*RECORDED INFORMATION*
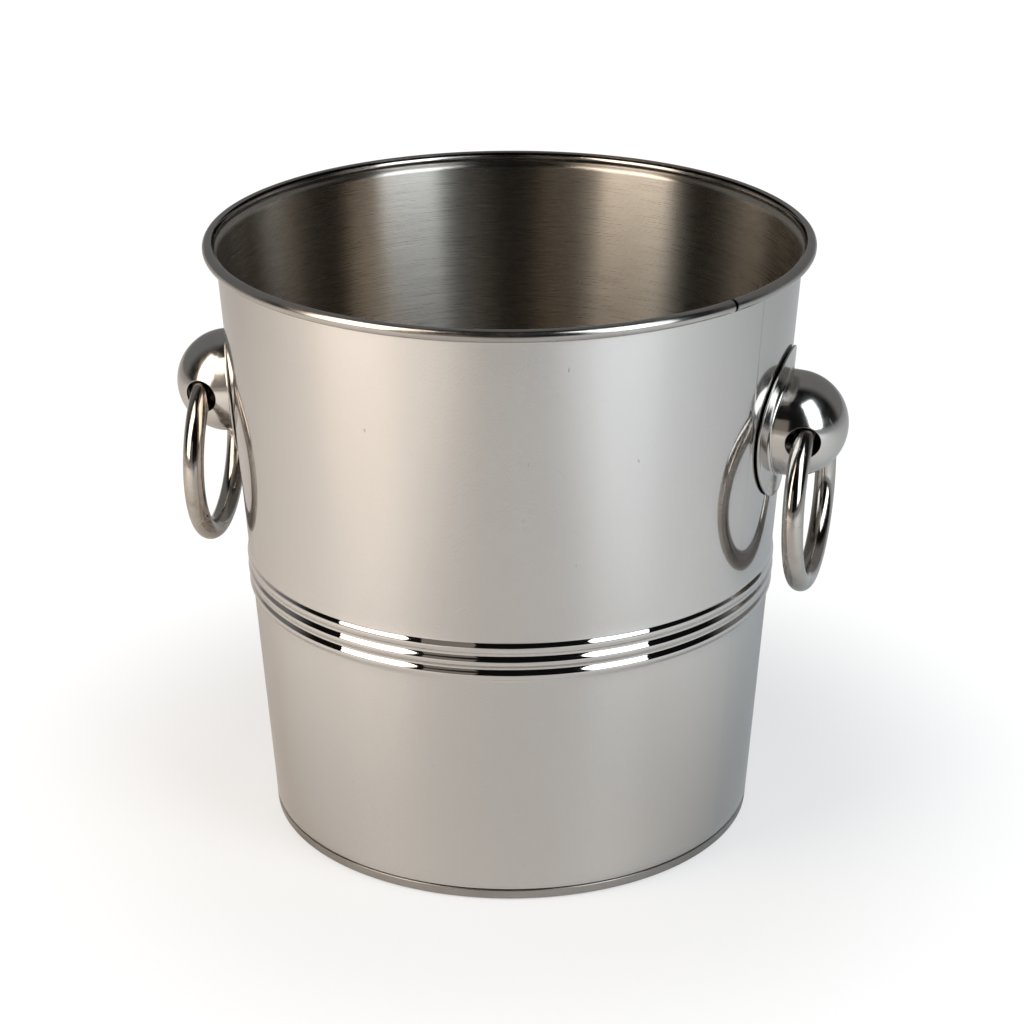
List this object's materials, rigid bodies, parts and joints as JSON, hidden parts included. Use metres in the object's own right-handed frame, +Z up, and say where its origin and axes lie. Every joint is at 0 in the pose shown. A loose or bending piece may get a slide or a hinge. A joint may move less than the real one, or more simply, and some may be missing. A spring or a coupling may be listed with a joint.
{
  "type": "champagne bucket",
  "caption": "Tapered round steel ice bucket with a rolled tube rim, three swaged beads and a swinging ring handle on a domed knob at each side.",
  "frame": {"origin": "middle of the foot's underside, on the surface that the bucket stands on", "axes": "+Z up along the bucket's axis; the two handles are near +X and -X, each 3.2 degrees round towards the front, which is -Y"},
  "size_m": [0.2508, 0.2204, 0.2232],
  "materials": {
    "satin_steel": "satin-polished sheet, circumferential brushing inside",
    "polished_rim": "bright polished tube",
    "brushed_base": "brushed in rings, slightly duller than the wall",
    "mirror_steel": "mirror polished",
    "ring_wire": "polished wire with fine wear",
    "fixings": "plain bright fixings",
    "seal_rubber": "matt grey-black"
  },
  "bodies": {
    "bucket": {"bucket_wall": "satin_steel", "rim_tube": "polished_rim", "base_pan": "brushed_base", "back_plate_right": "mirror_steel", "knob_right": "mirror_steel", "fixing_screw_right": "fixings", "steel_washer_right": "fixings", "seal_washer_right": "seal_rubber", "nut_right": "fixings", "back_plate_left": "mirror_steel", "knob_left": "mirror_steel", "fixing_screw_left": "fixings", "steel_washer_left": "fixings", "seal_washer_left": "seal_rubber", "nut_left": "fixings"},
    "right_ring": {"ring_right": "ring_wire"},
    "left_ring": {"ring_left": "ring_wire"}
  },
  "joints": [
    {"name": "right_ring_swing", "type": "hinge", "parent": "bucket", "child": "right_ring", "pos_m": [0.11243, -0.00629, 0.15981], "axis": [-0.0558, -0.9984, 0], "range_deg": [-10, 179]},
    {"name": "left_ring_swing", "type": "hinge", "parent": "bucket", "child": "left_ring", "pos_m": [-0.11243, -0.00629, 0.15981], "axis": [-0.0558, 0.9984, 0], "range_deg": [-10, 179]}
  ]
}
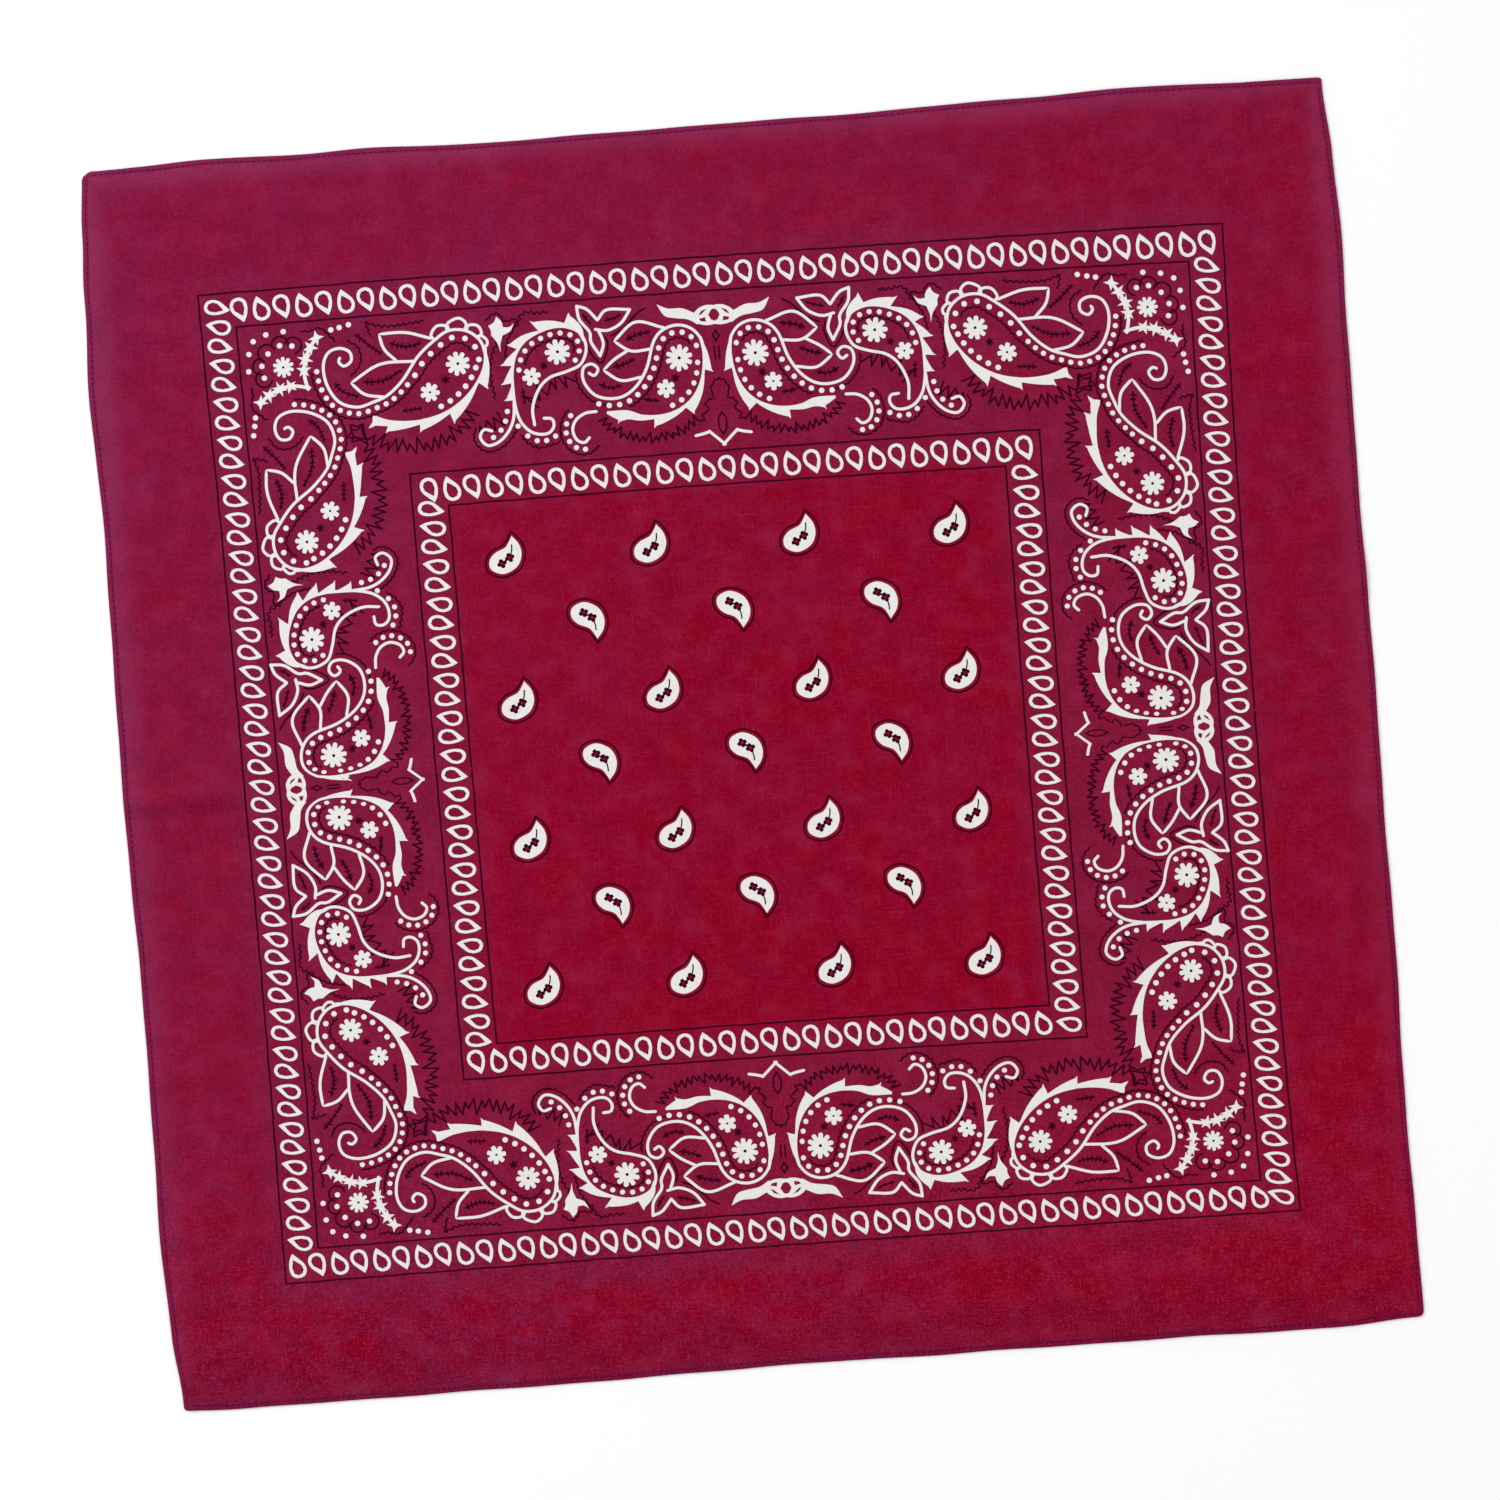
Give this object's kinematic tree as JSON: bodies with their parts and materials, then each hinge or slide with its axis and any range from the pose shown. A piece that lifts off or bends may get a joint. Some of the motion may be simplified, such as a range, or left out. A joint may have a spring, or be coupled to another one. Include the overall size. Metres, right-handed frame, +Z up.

*WHAT TO WORK ON*
Pick out the lines above containing the word "joints", then copy them.

*COMPLETE OUTPUT*
List this object's materials, rigid bodies, parts and joints as JSON, hidden parts included. Use metres in the object's own right-handed frame, +Z up, and say where its origin and axes lie. Every joint is at 0 in the pose shown. A loose or bending piece may get a slide or a hinge. A joint may move less than the real one, or more simply, and some may be missing. A spring or a coupling may be listed with a joint.
  "joints": [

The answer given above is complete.